▸ What is expected
Extract every line from the records below that contains the word "materials".

>> start Given entries

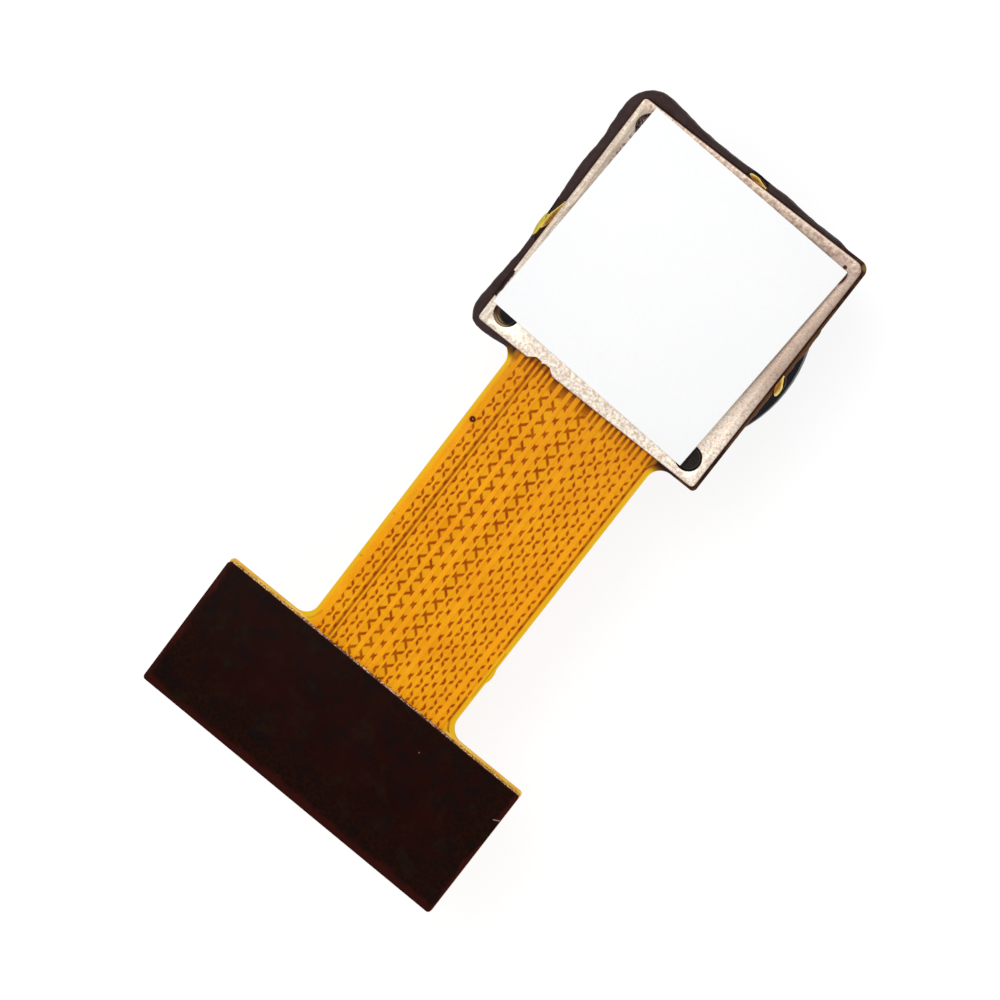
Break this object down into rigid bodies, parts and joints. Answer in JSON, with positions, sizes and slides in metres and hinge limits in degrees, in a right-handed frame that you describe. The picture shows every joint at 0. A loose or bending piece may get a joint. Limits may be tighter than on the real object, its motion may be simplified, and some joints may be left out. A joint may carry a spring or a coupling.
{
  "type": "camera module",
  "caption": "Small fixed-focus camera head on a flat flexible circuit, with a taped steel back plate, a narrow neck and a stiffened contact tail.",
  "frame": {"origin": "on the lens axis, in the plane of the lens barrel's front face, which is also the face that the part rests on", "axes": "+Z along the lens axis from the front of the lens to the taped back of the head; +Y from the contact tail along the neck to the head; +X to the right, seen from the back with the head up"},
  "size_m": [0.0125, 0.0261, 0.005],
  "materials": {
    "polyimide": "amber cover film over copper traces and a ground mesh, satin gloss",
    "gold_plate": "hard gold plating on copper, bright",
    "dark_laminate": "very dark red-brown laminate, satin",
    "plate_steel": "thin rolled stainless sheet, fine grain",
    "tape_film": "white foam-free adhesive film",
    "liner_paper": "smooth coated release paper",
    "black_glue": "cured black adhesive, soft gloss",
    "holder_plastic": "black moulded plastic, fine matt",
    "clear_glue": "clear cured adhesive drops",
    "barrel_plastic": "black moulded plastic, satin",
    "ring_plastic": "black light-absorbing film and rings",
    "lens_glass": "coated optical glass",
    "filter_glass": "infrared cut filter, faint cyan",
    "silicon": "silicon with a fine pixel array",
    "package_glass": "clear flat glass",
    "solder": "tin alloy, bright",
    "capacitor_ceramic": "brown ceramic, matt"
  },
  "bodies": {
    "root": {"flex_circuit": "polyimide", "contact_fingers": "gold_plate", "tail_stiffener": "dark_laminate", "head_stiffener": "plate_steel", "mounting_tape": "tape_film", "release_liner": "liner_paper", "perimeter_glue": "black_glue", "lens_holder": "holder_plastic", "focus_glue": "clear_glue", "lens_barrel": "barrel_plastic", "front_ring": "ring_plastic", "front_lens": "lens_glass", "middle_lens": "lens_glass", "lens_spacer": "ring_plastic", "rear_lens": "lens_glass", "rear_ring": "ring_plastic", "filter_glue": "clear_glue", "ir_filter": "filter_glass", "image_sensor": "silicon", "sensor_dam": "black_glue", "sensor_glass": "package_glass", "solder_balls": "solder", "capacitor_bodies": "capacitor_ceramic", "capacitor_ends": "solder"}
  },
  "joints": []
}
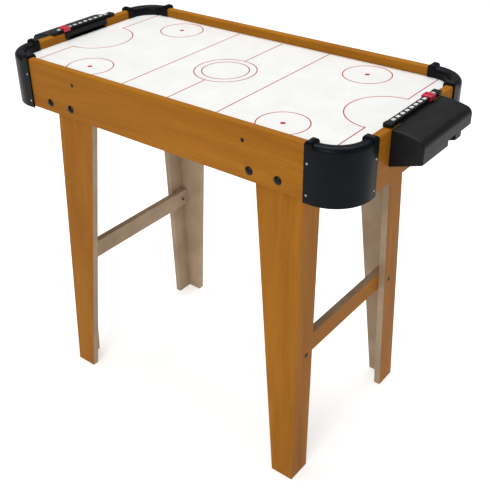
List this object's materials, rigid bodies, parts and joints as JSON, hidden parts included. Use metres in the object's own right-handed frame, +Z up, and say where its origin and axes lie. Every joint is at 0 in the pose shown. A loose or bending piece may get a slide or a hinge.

>> end Given entries

▸ Response
  "materials": {
List this object's materials, rigid bodies, parts and joints as JSON, hidden parts included. Use metres in the object's own right-handed frame, +Z up, and say where its origin and axes lie. Every joint is at 0 in the pose shown. A loose or bending piece may get a slide or a hinge.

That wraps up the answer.